↓
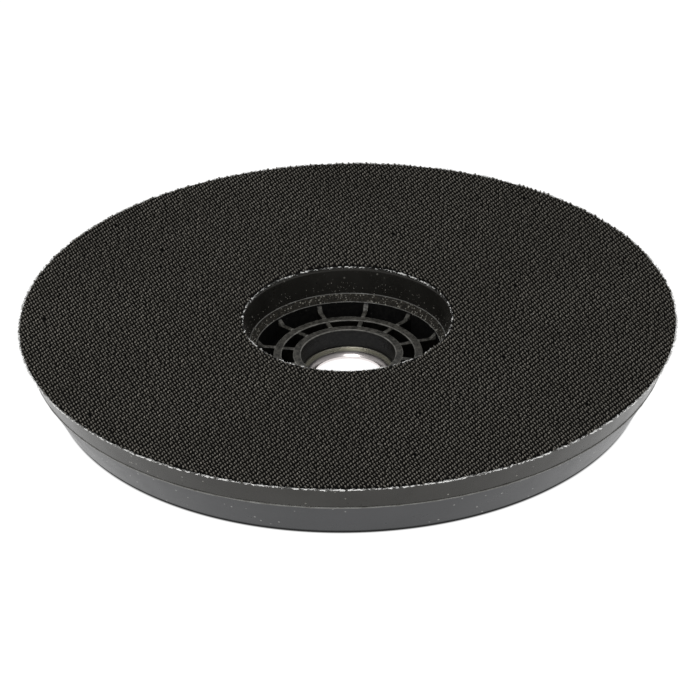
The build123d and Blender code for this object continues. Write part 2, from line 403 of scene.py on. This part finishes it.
def light_studio():
    """Room with white walls and a dimmer ceiling, and one soft box in front and above."""
    world = bpy.data.worlds.new("white_room")
    world.use_nodes = True
    nodes, links = world.node_tree.nodes, world.node_tree.links
    split = nodes.new("ShaderNodeSeparateXYZ")
    ramp = nodes.new("ShaderNodeValToRGB")
    ramp.color_ramp.elements[0].position = 0.3
    ramp.color_ramp.elements[0].color = (WALL_LIGHT, WALL_LIGHT, WALL_LIGHT, 1)
    ramp.color_ramp.elements[1].position = 0.75
    ramp.color_ramp.elements[1].color = (CEILING_LIGHT, CEILING_LIGHT, CEILING_LIGHT, 1)
    links.new(nodes.new("ShaderNodeTexCoord").outputs["Generated"], split.inputs["Vector"])
    links.new(split.outputs["Z"], ramp.inputs["Fac"])
    links.new(ramp.outputs["Color"], nodes["Background"].inputs["Color"])
    bpy.context.scene.world = world
    bpy.context.scene.view_settings.view_transform = "Standard"
    soft_box("front_key", (-0.25, -0.8, 1.35), 0.7, 10)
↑
#### EXERCISE BRIEF
Reproduce the listing shown above in its entirety, exactly.

#### RESPONSE FOR THIS EXERCISE
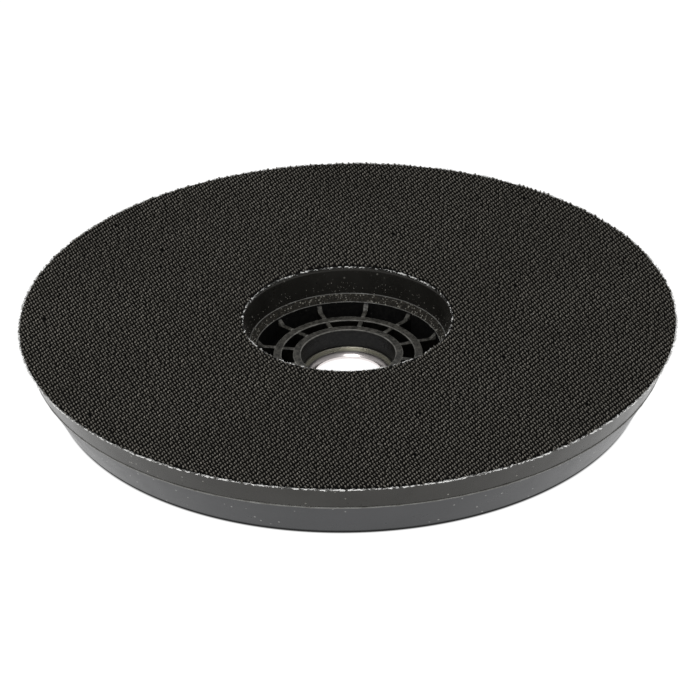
The build123d and Blender code for this object continues. Write part 2, from line 403 of scene.py on. This part finishes it.
def light_studio():
    """Room with white walls and a dimmer ceiling, and one soft box in front and above."""
    world = bpy.data.worlds.new("white_room")
    world.use_nodes = True
    nodes, links = world.node_tree.nodes, world.node_tree.links
    split = nodes.new("ShaderNodeSeparateXYZ")
    ramp = nodes.new("ShaderNodeValToRGB")
    ramp.color_ramp.elements[0].position = 0.3
    ramp.color_ramp.elements[0].color = (WALL_LIGHT, WALL_LIGHT, WALL_LIGHT, 1)
    ramp.color_ramp.elements[1].position = 0.75
    ramp.color_ramp.elements[1].color = (CEILING_LIGHT, CEILING_LIGHT, CEILING_LIGHT, 1)
    links.new(nodes.new("ShaderNodeTexCoord").outputs["Generated"], split.inputs["Vector"])
    links.new(split.outputs["Z"], ramp.inputs["Fac"])
    links.new(ramp.outputs["Color"], nodes["Background"].inputs["Color"])
    bpy.context.scene.world = world
    bpy.context.scene.view_settings.view_transform = "Standard"
    soft_box("front_key", (-0.25, -0.8, 1.35), 0.7, 10)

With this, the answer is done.